Directions for this task
What is the number of lines that include the word "Blender"? Provide only that figure.

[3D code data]
* * * * *

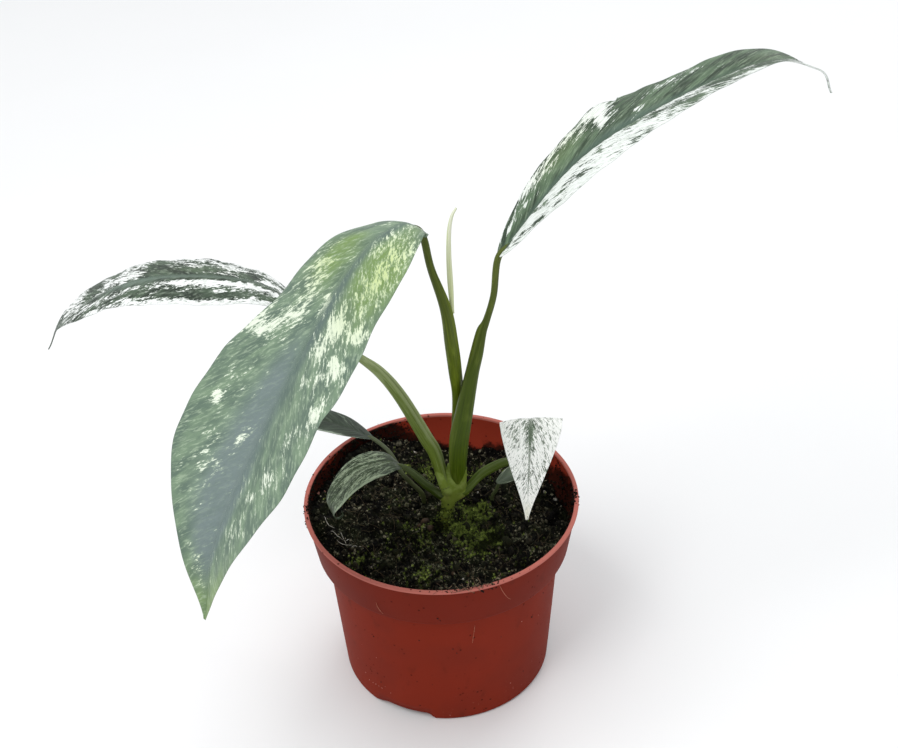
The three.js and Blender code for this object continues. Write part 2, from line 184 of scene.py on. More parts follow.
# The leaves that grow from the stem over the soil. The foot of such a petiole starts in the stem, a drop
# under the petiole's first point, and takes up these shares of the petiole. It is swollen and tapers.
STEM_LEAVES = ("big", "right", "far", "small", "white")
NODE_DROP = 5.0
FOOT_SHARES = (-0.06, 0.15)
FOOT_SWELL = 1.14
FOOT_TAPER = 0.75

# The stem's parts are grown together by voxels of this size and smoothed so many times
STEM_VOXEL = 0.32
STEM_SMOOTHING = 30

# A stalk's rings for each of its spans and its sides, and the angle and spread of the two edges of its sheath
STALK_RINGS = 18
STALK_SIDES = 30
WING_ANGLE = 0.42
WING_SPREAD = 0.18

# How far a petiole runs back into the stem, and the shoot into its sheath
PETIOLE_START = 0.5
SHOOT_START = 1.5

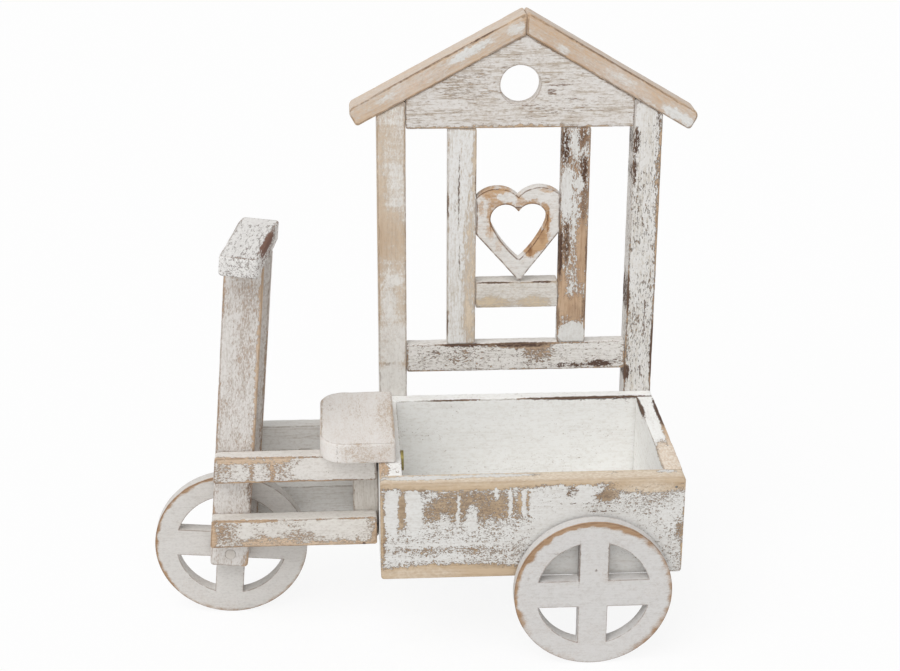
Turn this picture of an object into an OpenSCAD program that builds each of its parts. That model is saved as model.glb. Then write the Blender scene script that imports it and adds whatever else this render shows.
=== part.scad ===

* * * * *

Reply
2